→ Goal
In the material below, list every line carrying the string "overall".

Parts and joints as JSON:
=====

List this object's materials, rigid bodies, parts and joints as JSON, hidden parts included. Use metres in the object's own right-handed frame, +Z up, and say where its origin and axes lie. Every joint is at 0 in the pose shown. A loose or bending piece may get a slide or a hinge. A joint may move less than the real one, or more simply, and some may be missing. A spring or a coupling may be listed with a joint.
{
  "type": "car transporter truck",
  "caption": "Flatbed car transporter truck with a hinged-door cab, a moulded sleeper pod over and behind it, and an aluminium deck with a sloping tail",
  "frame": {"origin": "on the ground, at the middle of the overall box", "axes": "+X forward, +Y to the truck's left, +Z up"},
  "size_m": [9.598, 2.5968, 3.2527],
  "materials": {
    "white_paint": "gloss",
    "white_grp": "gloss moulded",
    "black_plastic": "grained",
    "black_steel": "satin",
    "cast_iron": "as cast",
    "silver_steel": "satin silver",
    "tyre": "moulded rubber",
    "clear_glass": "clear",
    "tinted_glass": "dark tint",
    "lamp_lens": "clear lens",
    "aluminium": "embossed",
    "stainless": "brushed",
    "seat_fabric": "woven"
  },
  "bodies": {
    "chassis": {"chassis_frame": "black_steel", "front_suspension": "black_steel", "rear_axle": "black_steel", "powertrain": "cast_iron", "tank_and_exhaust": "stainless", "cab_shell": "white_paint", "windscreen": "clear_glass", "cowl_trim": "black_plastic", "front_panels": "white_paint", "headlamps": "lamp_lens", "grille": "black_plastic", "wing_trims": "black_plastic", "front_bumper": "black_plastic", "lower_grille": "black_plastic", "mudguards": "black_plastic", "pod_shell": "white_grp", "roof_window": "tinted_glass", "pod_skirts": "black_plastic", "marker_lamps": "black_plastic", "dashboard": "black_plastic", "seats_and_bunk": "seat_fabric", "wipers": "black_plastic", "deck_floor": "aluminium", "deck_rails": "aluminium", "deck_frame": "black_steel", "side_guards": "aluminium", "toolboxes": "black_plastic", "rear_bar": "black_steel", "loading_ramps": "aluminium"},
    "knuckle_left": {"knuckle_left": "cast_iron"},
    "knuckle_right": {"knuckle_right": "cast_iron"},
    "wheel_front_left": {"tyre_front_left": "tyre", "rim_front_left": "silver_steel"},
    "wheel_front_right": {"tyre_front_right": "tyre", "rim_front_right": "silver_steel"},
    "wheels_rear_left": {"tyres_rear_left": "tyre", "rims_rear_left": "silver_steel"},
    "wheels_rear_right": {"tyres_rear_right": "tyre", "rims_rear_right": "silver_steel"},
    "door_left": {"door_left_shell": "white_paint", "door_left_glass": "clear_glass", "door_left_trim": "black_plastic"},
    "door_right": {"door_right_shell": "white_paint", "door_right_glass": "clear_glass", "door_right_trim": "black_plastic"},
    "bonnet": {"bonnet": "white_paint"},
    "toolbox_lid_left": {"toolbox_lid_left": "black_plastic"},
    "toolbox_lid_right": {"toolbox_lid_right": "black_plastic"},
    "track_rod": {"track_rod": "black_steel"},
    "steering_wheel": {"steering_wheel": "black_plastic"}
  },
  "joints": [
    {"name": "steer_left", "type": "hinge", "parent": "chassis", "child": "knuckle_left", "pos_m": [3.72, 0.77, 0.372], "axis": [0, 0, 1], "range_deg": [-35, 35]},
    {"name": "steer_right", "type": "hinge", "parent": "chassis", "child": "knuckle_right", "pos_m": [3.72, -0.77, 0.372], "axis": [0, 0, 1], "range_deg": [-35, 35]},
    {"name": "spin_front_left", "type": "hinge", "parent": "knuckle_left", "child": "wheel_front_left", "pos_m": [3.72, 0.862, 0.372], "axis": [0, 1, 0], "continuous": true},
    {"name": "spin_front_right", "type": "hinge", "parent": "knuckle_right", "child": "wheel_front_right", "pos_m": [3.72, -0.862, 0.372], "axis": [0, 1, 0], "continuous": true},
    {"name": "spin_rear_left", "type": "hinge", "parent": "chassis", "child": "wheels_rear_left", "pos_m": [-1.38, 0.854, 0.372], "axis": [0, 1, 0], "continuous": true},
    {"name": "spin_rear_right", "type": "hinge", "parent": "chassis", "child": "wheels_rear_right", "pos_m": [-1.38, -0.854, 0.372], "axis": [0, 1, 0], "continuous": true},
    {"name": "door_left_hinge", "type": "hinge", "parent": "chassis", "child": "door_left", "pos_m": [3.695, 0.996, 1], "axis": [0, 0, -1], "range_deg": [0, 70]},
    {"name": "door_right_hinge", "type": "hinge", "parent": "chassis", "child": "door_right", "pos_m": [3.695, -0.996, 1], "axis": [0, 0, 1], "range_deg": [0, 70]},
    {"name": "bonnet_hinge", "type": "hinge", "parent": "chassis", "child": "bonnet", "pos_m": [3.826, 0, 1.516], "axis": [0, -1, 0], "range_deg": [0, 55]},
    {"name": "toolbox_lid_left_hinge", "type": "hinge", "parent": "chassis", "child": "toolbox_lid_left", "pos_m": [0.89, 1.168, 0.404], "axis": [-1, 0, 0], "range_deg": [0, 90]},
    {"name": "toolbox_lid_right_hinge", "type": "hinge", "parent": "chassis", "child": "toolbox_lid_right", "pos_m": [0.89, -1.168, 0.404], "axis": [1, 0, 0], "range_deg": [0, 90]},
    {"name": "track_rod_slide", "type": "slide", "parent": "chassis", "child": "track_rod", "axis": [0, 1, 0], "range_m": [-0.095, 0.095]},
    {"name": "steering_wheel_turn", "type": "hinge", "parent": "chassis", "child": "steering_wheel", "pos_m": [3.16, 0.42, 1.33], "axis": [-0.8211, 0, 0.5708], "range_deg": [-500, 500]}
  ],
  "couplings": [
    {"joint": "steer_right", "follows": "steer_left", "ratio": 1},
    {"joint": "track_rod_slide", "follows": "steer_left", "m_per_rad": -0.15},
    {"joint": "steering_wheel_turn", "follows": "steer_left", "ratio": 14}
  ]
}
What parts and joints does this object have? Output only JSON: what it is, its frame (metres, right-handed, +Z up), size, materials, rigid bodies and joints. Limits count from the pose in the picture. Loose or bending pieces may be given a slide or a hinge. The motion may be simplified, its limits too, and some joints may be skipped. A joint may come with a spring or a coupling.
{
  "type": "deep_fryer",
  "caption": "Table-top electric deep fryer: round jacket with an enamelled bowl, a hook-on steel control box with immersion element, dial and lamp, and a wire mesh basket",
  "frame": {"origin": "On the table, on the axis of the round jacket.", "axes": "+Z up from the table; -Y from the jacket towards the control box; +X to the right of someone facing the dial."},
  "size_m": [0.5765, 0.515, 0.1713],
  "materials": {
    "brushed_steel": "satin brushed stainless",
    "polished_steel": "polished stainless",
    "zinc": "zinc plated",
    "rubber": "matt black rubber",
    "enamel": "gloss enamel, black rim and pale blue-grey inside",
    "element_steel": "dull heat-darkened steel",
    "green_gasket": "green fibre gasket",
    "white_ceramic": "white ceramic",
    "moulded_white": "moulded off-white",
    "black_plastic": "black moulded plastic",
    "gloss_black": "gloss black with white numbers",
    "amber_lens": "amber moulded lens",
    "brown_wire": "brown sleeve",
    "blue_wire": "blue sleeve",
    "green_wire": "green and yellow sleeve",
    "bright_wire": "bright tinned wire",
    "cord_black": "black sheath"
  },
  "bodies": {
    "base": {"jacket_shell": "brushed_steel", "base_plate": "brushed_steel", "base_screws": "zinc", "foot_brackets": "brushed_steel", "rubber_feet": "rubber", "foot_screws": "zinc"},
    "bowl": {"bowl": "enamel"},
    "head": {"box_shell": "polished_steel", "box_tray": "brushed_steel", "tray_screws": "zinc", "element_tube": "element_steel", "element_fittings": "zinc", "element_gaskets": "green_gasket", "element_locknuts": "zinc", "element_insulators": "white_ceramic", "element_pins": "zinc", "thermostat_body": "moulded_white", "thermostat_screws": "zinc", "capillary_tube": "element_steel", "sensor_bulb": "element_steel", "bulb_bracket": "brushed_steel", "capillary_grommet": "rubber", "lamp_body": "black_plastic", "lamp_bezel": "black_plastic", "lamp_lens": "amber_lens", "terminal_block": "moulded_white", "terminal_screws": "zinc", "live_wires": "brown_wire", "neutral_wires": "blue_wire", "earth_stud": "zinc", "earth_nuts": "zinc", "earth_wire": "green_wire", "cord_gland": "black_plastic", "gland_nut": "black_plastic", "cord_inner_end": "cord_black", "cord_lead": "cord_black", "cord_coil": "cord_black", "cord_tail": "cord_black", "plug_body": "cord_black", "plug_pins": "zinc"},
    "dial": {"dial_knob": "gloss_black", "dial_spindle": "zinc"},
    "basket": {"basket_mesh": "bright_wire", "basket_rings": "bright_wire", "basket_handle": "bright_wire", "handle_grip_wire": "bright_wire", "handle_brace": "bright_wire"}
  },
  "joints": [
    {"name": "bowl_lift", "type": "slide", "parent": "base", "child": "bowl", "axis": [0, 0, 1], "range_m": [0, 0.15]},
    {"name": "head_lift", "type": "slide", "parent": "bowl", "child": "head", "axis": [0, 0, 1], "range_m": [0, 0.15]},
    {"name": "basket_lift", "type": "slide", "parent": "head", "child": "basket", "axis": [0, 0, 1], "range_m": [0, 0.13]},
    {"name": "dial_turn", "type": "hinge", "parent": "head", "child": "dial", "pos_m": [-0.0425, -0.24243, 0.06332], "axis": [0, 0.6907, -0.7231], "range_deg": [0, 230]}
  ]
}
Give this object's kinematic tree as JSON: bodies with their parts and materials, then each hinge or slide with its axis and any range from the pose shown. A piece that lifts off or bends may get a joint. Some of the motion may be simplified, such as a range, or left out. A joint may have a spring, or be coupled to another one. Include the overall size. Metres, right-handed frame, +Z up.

=====

→ Answer
  "frame": {"origin": "on the ground, at the middle of the overall box", "axes": "+X forward, +Y to the truck's left, +Z up"},
Give this object's kinematic tree as JSON: bodies with their parts and materials, then each hinge or slide with its axis and any range from the pose shown. A piece that lifts off or bends may get a joint. Some of the motion may be simplified, such as a range, or left out. A joint may have a spring, or be coupled to another one. Include the overall size. Metres, right-handed frame, +Z up.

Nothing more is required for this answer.